After we welcomed my first baby—my daughter, your first grandchild—into the world, I was so overwhelmed with sudden and blindly apparent awe and appreciation of all you’ve done for me.
In the first few weeks of her arrival, I had flashbacks and vivid memories of times you held me, comforted me, and supported me . . . of times you taught things to me, listened to me, and just loved me. I couldn’t imagine possibly living up to the standard you set.
I wondered how in the world I would be able to raise my little girl in this world we live in without entirely messing things up. I asked you how you did it. I demanded an answer to my desperate question: how did you know how to be such a good mom?
I didn’t, I just loved you with all my heart. Your response was simple, but the words felt like a gentle scoot from the wind whispering encouragement and a gentle breeze of possibility: “Surely I can do that for my children,” I thought. At a time when motherhood was just descending upon me and I often walked in circles of self-doubt, I held on to that little nugget for dear life. When my baby cried and I wasn’t sure what to do, I repeated it. When I felt confused or anxious (multiple times a day), I repeated it. When I felt too exhausted or depleted to make a coherent decision, I repeated it.
And now, my daughter is almost three and my son is almost one. With each passing day, her little personality buds like a blooming flower reaching for the sun and he is acquiring skills at the speed of a shooting star. I am afraid to blink. I might miss something she says with her tiny yet powerful little voice or something he does with his curious, growing mind and exploring little body.
The time is going so fast that it frightens me. It makes me so sad, almost depressed at times, to think that the days of them both fitting perfectly on my lap with my arms wrapped around them are nearing an end.
As much as I want them to grow and flow out into this world as their own independently shining souls, I wonder how my role in their lives will change throughout the years. I expect an ebb and flow, I know changes will inevitably fall upon us as time goes by, but I don’t want this time to end—and if I am honest, I am afraid. Sure, I am worn and torn by the end of most days, but I fear losing this feeling of being needed by my babies.
But then, I think of you, Mom, and I realize that the role a mother plays—a mother like you—never quite changes as the years go by.
I think of how I don’t go a day—no, an hour—without texting or calling you with a question, with a problem, with a plea for help. And I think of how you always answer, you always make me feel better, you always refocus me so I am headed in the right direction again.
I think of how I look to you to see how you talk and engage with my children, how I listen to the words you say when you communicate with me, how I learn from the actions you take when you spend time with us.
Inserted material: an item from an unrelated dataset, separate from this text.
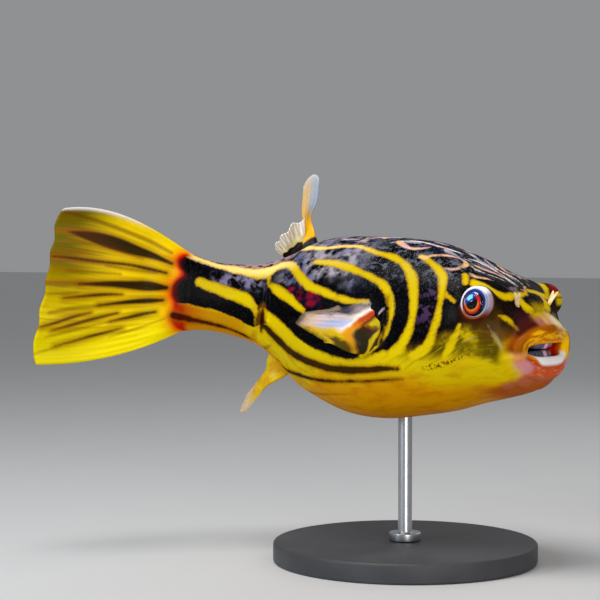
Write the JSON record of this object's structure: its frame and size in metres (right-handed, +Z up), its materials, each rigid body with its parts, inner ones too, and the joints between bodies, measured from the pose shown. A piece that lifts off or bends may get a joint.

I think of how you fill up my emotional cup every single day, sometimes a few times a day, when everyone else in my life is drinking from it.
I think of how you literally give me the clothes off of your back, how you ask how you can help me on a daily basis, and how you rearrange your own life constantly just to make mine easier.
I think of how you brush my hair for me when I am holding a crying child of my own.
I think of how you look at me and tell me I am beautiful when I haven’t showered in days or exercised in weeks.
I think of how you tell me I am doing a great job even though most days I feel like I am failing left and right.
I think of how you bring me food, offer to do my laundry, look after my children and willingly take them to school and to the doctor when I need you to.
I think of how you make me laugh and listen to me cry . . . how you keep my secrets safe and keep my head sane.
I think of how now, more than any other time I can remember, I need you, Mom, and I realize you’re still doing it . . . you are still such a good mom . . . and you are still loving me with all of your heart.
And, my goodness am I grateful for that!
My goodness, am I grateful for you.
I couldn’t do what I do every day and every night without your love and support holding me up. I know you are still my number one fan and that if my life were a Broadway show, you’d be my spotlight, shining steady and bright, never leaving me in the shadows even on the days I am unable to deliver my best performance.
It is our beautiful relationship, my connection with you now, as an adult, that also gives me hope. I know now that if I do what you did, if I love my children with all of my heart, there is a pretty good chance that when they’re adults, they will still need me, too . . . the way I need you.
It will be a different kind of “need” than the kind it is now, but it will be an important, bittersweet, and beautiful kind of need, for certain.